İlk önce havayı yarışını, o ıslık gibi sesi duydum. Kapını arkasında biri vardı. Kafamı kapıdan çekmemle baltanın kapıya saplanması bir oldu. Baltanın kapıdan geri alınışını izlerken ayağıma bir şey değdi.
Sıcak.
Parmaklarımı oynatınca sıvı şey parmaklarımın arasında dans etti.
Başımı eğip baktım.
Kan.
Kan gölü.
Kapımın altından kan sızıyordu. Kendimi zıplayarak yatağıma attım, bir yere basarsam lekesi çıkacaktı.

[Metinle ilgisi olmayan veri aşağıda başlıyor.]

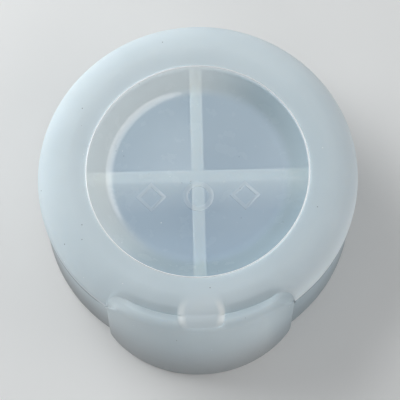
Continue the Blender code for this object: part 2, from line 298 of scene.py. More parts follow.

Kendimi kurtarmaya odaklandım. Balta şimdi ikinci kez kapıma saplanmıştı. Bir havluyla ayağımdaki ıslaklığı giderip çorap giydim. Ayakkabılarımı kapıp balkondan aşağı mı atlasam yoksa yandaki odaya mı geçsem diye düşünürken balta bir kez daha kapıma saplandı. Balkona çıktım. Evin içi çok tehlikeliydi. Aşağıya atladım.
Apartmanın sağına doğru gitmeye başladım. Köşeden kontrol ettim, ileride kimse yoktu.
Diğer köşeyi döndüğümde birine çarptım. Iri yarı, dişleri kirli, pis bakışlı bir adam beni kollarımdan tutuyordu şimdi.
"Ne bu acele küçük hanım?"
"Bırak beni!" Debelenmeye başladım. Adamın bana vurmasıyla gün ışığı gözlerimi terk etti.
Uyandı.
Uyuduğundan farklı bir yerde uyandı.